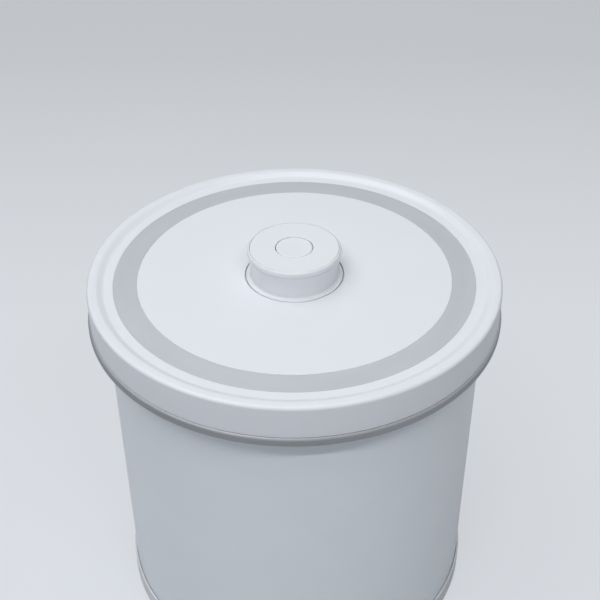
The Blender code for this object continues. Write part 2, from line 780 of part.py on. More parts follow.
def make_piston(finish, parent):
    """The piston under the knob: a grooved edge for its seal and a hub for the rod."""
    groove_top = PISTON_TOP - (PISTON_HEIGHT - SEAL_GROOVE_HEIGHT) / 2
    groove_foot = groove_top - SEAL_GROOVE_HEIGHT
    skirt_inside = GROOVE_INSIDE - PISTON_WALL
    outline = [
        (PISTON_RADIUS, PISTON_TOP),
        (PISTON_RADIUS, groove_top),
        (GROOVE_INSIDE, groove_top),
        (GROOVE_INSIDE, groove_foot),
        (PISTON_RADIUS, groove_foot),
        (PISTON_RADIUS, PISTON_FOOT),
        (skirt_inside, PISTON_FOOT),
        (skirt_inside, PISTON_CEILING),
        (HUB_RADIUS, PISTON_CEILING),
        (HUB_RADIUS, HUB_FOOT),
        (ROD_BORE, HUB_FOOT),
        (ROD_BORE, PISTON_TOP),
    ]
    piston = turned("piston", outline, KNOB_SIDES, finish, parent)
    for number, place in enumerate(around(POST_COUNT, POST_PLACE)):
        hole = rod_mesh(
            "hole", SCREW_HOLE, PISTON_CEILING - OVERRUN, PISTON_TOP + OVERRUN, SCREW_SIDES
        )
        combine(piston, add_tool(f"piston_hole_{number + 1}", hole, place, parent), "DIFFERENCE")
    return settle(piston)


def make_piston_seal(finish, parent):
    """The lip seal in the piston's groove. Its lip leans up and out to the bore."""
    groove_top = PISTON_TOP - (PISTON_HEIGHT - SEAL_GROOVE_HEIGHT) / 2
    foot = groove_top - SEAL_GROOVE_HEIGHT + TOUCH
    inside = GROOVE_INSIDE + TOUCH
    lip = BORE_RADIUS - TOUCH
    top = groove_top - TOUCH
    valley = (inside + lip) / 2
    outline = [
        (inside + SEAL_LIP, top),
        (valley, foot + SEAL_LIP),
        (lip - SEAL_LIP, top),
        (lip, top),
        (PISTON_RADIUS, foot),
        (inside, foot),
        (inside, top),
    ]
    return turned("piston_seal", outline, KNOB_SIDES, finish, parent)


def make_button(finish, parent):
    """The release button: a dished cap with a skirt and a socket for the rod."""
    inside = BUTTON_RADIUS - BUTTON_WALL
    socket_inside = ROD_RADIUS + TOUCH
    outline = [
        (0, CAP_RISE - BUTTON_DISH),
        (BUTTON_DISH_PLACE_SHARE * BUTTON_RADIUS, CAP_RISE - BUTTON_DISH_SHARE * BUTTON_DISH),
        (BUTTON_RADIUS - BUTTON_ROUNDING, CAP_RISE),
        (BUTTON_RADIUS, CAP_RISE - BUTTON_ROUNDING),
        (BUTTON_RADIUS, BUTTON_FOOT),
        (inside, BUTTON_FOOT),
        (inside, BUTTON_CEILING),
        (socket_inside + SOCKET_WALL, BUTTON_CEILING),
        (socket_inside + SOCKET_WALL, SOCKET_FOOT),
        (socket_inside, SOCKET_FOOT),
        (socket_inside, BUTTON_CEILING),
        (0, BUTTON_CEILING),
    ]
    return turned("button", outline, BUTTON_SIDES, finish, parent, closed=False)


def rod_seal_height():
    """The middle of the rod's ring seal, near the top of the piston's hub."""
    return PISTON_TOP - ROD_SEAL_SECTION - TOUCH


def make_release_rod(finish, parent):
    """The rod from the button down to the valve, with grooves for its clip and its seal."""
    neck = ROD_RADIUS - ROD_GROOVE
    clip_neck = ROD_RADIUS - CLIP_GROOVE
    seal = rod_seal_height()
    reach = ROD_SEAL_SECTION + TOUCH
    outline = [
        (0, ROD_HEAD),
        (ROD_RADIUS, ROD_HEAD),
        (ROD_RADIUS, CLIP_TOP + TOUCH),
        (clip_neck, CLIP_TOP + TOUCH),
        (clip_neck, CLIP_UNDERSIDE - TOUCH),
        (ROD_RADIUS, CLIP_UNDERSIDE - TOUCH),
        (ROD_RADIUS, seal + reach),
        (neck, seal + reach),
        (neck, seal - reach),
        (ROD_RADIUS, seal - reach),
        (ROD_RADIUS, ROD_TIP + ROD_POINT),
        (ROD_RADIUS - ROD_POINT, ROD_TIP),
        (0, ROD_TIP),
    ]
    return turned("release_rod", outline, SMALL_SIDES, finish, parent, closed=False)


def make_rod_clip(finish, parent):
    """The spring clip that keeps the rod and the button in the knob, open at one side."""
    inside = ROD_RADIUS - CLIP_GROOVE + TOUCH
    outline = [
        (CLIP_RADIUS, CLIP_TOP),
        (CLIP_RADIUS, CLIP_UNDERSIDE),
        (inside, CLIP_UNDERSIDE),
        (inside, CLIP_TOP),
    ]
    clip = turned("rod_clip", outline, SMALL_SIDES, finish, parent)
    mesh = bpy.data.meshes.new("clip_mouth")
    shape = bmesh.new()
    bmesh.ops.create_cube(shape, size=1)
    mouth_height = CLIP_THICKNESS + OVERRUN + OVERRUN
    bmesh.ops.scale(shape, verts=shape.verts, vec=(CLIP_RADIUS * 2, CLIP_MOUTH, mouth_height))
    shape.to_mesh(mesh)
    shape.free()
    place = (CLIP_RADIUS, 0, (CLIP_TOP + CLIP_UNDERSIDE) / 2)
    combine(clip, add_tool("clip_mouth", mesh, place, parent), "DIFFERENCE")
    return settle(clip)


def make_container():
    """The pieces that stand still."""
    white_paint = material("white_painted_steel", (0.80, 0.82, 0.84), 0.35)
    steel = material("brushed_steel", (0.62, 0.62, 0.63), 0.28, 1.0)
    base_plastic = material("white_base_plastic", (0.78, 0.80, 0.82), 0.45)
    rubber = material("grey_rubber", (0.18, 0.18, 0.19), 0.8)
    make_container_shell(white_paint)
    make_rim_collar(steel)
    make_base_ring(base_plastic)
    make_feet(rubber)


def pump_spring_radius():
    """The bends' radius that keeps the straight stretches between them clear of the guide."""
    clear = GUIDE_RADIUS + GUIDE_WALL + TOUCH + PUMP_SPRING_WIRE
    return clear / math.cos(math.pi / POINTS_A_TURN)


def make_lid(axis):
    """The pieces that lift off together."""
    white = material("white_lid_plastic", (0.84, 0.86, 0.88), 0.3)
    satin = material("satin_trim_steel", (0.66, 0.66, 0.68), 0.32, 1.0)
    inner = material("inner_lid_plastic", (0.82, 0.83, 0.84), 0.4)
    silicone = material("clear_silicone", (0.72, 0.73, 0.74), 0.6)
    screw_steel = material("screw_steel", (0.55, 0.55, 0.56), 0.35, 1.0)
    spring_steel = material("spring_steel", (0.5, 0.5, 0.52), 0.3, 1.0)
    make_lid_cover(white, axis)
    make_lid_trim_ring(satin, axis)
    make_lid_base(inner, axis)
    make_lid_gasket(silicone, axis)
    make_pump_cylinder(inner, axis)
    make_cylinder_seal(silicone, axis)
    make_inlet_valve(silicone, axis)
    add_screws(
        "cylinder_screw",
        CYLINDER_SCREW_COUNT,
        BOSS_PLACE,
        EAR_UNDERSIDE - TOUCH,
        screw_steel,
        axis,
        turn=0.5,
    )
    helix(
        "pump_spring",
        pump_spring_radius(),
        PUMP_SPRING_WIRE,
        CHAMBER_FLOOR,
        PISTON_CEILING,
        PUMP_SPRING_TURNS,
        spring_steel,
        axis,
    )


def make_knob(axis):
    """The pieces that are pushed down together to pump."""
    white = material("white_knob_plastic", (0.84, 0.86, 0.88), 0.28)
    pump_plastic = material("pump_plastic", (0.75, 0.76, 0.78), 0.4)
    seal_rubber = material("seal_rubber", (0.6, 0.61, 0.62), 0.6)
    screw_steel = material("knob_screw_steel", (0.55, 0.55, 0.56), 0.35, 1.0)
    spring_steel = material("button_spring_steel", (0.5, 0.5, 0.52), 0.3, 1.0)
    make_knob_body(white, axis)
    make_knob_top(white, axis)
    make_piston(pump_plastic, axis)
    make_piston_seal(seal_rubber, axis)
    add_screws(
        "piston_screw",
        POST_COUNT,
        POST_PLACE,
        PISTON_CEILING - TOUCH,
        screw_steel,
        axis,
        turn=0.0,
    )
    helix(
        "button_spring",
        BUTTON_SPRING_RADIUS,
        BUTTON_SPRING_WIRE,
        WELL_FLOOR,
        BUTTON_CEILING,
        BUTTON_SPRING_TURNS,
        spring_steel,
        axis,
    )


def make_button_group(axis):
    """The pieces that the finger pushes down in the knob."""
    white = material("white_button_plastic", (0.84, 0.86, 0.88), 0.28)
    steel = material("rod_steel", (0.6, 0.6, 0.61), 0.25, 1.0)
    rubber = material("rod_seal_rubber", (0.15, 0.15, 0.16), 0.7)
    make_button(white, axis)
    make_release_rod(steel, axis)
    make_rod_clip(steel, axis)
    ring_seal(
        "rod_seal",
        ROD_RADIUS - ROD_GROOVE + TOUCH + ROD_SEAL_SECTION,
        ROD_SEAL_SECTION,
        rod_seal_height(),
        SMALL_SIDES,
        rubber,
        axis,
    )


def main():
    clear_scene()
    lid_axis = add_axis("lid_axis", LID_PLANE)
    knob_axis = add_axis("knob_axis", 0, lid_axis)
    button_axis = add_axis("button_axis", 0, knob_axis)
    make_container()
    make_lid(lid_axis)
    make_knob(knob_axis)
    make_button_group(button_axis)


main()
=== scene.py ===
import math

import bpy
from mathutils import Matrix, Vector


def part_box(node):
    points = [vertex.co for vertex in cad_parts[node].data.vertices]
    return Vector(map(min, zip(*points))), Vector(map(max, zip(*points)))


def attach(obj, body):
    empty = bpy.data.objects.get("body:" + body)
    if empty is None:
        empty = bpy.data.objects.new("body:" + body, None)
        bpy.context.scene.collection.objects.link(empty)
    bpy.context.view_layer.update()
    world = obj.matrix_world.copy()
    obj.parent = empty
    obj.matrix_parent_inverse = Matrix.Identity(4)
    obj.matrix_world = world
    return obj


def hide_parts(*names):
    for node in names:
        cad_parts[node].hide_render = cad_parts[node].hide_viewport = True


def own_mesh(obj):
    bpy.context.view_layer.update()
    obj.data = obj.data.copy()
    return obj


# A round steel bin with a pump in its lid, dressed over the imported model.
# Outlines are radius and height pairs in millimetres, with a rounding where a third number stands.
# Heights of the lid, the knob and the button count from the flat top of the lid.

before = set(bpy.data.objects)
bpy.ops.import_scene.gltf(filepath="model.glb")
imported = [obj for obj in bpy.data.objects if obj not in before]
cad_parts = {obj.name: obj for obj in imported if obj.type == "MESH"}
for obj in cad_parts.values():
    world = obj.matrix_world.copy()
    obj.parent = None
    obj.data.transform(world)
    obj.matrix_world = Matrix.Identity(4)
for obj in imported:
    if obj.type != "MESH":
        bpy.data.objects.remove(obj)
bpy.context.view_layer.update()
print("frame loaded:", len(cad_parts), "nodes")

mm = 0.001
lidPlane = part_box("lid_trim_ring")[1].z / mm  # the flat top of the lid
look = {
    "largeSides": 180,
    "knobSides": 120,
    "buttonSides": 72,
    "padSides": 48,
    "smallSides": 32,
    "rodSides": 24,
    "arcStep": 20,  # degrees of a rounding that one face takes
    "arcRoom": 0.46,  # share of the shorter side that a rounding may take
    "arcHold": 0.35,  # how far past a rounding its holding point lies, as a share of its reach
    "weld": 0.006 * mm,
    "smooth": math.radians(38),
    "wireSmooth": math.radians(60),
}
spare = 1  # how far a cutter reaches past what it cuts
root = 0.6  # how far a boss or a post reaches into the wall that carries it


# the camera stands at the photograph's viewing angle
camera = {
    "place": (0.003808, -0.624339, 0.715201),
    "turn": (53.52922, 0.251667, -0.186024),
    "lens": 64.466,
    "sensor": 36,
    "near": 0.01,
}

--

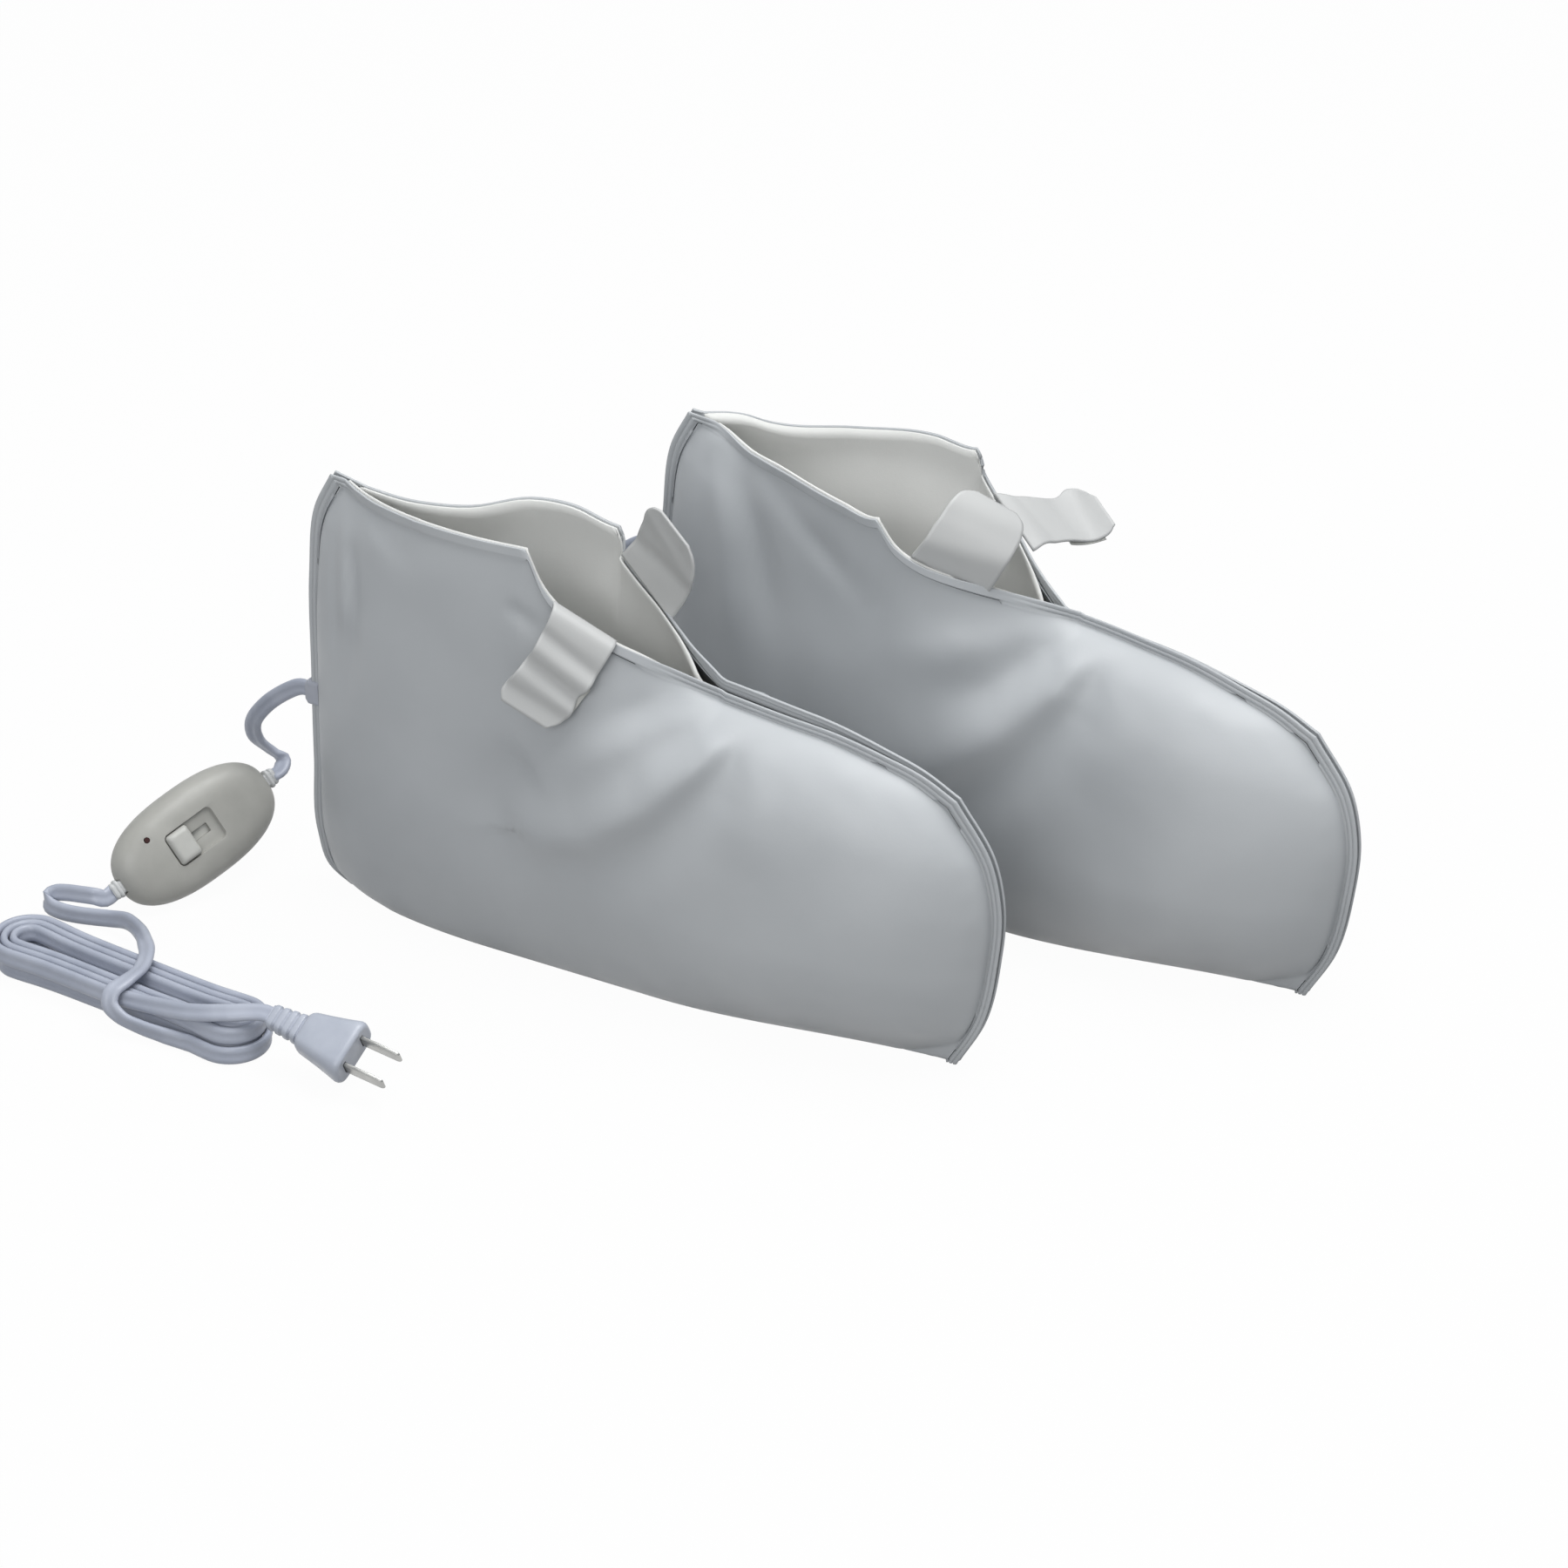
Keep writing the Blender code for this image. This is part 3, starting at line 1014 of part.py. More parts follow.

Exercise details → Set down, exactly and alone, the run of lines from the line that has "0.15, 0.16), 0.7)" to the line that has "obj.data = obj.data.copy()".

Solution below →
    rubber = material("rod_seal_rubber", (0.15, 0.15, 0.16), 0.7)
    make_button(white, axis)
    make_release_rod(steel, axis)
    make_rod_clip(steel, axis)
    ring_seal(
        "rod_seal",
        ROD_RADIUS - ROD_GROOVE + TOUCH + ROD_SEAL_SECTION,
        ROD_SEAL_SECTION,
        rod_seal_height(),
        SMALL_SIDES,
        rubber,
        axis,
    )


def main():
    clear_scene()
    lid_axis = add_axis("lid_axis", LID_PLANE)
    knob_axis = add_axis("knob_axis", 0, lid_axis)
    button_axis = add_axis("button_axis", 0, knob_axis)
    make_container()
    make_lid(lid_axis)
    make_knob(knob_axis)
    make_button_group(button_axis)


main()
=== scene.py ===
import math

import bpy
from mathutils import Matrix, Vector


def part_box(node):
    points = [vertex.co for vertex in cad_parts[node].data.vertices]
    return Vector(map(min, zip(*points))), Vector(map(max, zip(*points)))


def attach(obj, body):
    empty = bpy.data.objects.get("body:" + body)
    if empty is None:
        empty = bpy.data.objects.new("body:" + body, None)
        bpy.context.scene.collection.objects.link(empty)
    bpy.context.view_layer.update()
    world = obj.matrix_world.copy()
    obj.parent = empty
    obj.matrix_parent_inverse = Matrix.Identity(4)
    obj.matrix_world = world
    return obj


def hide_parts(*names):
    for node in names:
        cad_parts[node].hide_render = cad_parts[node].hide_viewport = True


def own_mesh(obj):
    bpy.context.view_layer.update()
    obj.data = obj.data.copy()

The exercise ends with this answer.